Well that is a tough question to answer. I don’t really tend to pick favourites. However, quantum technology is a critical technology the government is prioritising. The Midlands is strong in quantum sensing with the University of Birmingham leading the UK Centre for Quantum Sensing, Imaging and Timing. This centre has University of Nottingham and the British Geological Survey as partners. Quantum research has led to the creation of two exciting spinouts in the Midlands:
DeltaG span out of the University of Birmingham and develops quantum sensors that leverage the force of gravity to unlock fast and reliable spatial intelligence for mapping, navigation, and subsurface discovery.
Cerca Magnetics is a University of Nottingham spinout that has developed a wearable brain imaging research system to revolutionise neuroimaging
Tech transfer and professional teams group
Tech transfer professionals and commercial teams from each university are closely involved in the project.

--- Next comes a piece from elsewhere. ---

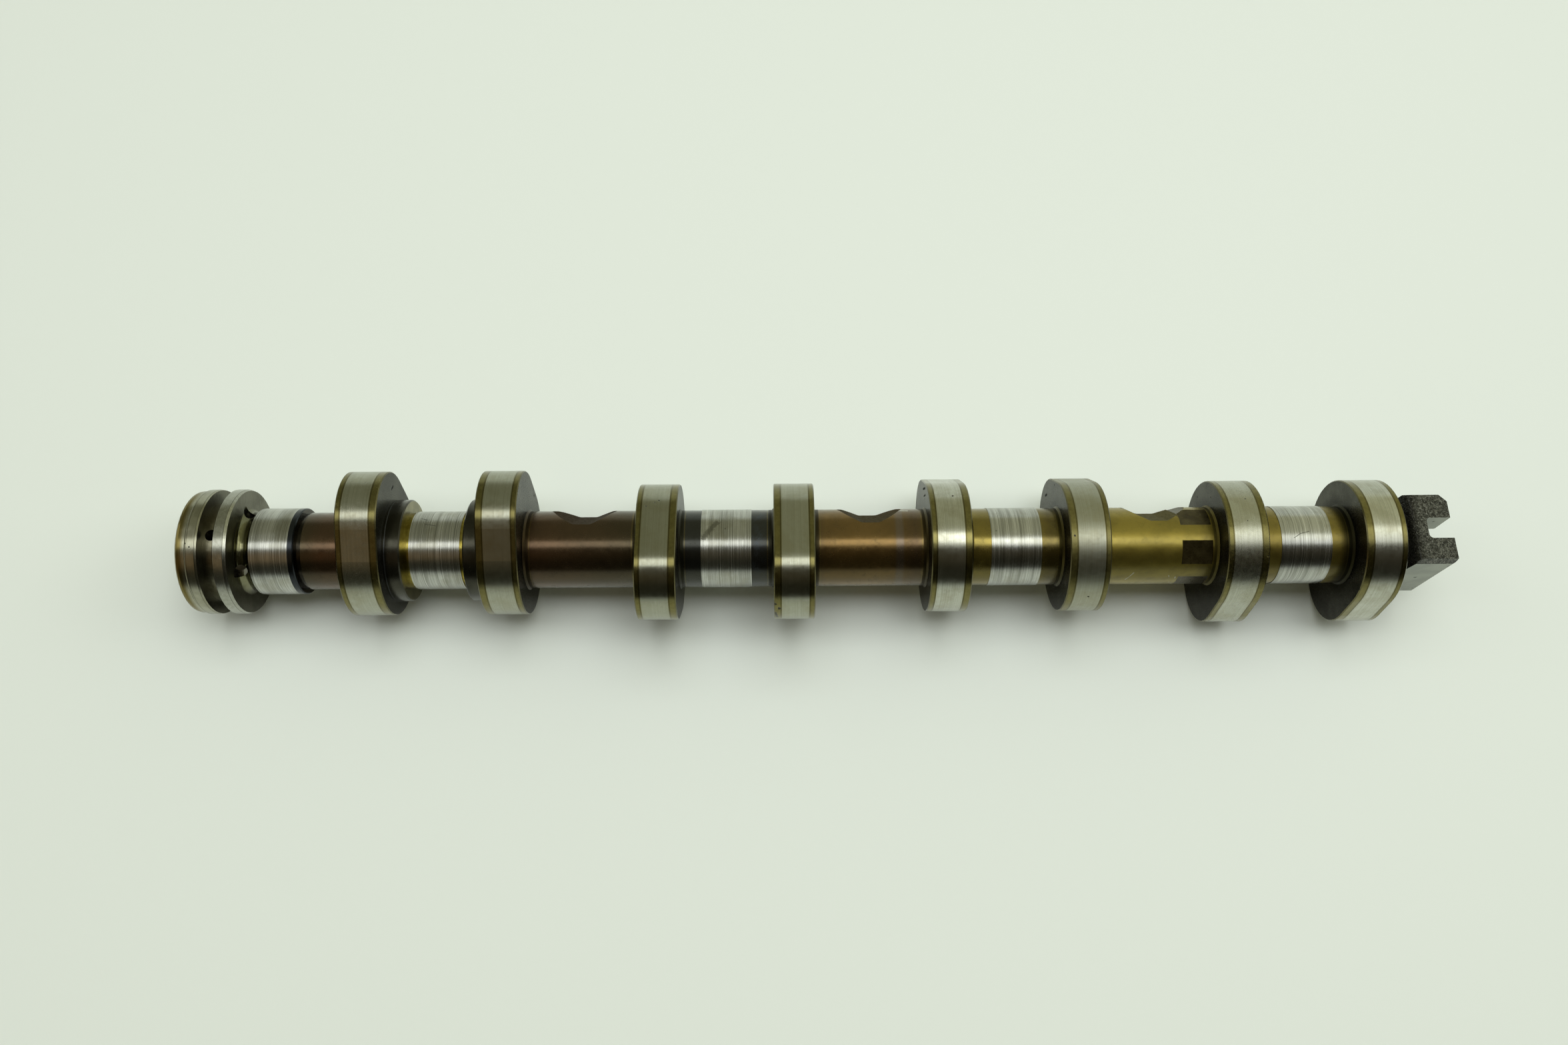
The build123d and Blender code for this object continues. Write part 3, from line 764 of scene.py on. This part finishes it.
def make_world():
    """The walls of a room: dim in front, brighter behind, and pale down at the table."""
    world = bpy.data.worlds.new("studio")
    bpy.context.scene.world = world
    world.use_nodes = True
    board = Board(world.node_tree)
    parts = board.node("ShaderNodeSeparateXYZ")
    board.feed(parts.inputs[0], board.node("ShaderNodeTexCoord").outputs["Generated"])
    across, forward, up = parts.outputs
    wall = board.ramp(board.between(forward, -1.0, 1.0), WALLS)
    brown = board.maths("MULTIPLY", board.between(across, -0.31, -0.19, 1.0, 0.0),
                        board.band(forward, -0.62, -0.25, 0.1))
    wall = board.blend(brown, wall, BROWN_WALL)
    behind = board.between(forward, -0.1, 0.1)
    far_side = board.maths("MULTIPLY", behind, board.between(across, -0.2, 0.5, 1.0, 2.5))
    near_side = board.maths("MULTIPLY", board.maths("SUBTRACT", 1.0, behind),
                            board.between(across, -0.2, 0.4, 1.1, 0.55))
    low = board.between(up, 0.0, 0.2, 0.9, 0.0)
    strength = board.between(low, 0.0, 1.0, board.maths("ADD", far_side, near_side), 1.0)
    shader = world.node_tree.nodes["Background"]
    board.feed(shader.inputs["Color"], board.blend(low, wall, BACKDROP))
    board.feed(shader.inputs["Strength"], strength)


def make_camera():
    data = bpy.data.cameras.new("main_view")
    data.sensor_width = 36.0
    data.lens = LENS
    data.clip_start = 0.01
    data.clip_end = 50.0
    camera = bpy.data.objects.new("main_view", data)
    camera.matrix_world = Matrix.Translation(CAMERA_SPOT) @ Matrix(CAMERA_TURN).to_4x4()
    bpy.context.scene.collection.objects.link(camera)
    bpy.context.scene.camera = camera


make_floor()
make_world()
lamp("overhead_strip", (-0.2, 0.03, 1.56), (-0.2, 0.0, 0.0), (1.94, 0.44), 1.85)
lamp("right_panel", (1.25, 0.08, 1.5), (0.6, 0.0, 0.0), (0.8, 1.8), 1.2)
lamp("left_side_lamp", (-1.45, 0.42, 1.2), MIDDLE, (1.2, 1.2), 0.9)
lamp("right_side_lamp", (1.95, 0.42, 1.2), MIDDLE, (1.2, 1.2), 1.1)
lamp("table_lamp", (0.25, 0.30, 1.25), (0.25, 0.0, 0.0), (0.9, 0.9), 2.8, mirrored=False)
make_camera()
bpy.context.scene.view_settings.view_transform = "Standard"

Forging Ahead is also expanding a number of initiatives and entrepreneurial training programmes that we know are delivering success, developed by different universities. As someone who worked together with partners to write the Forging Ahead bid submission, it must fill you with pride to see more researchers benefitting from these opportunities?

It is exciting to see these initiatives scaling and as well as more staff benefitting. I am also looking forward to seeing the added benefits that will come from the new connections between universities that we are building.

Forging Ahead is of course creating new pathways for commercialisation too – namely, the pilot IP 2 SME programme developed by University of Warwick. What excites you about this?

There is a lot of emphasis on spinouts at the moment but spinning out a new company isn’t always the right route. IP 2 SME is piloting a new way to stimulate licensing of IP from our universities into local SMEs, trying a different way to ensure that exciting IP is developed in the Midlands region, ensuring we keep that economic benefit local.

If I’m an investor from London or overseas, why should I look to the Midlands now?

There is a wealth of untapped potential in the Midlands. We have fantastic universities producing some fantastic spinouts. Our new Dealroom platform which we launched in October last year gives investors and partners from across the ecosystem a sense of just how much the region has to offer. But there is so much more - we have excellent science parks and locations for innovative businesses, working collaboratively across institutions. Plus, being situated in the heart of the UK with 90% of the population within 4 hours reach comes with real advantages.

And finally, what’s been the most surprising thing you’ve learned since Forging Ahead was established?

How keen people are to collaborate. The project has generated a lot of excitement and it is so heartening to see people leaning in to help see it succeed.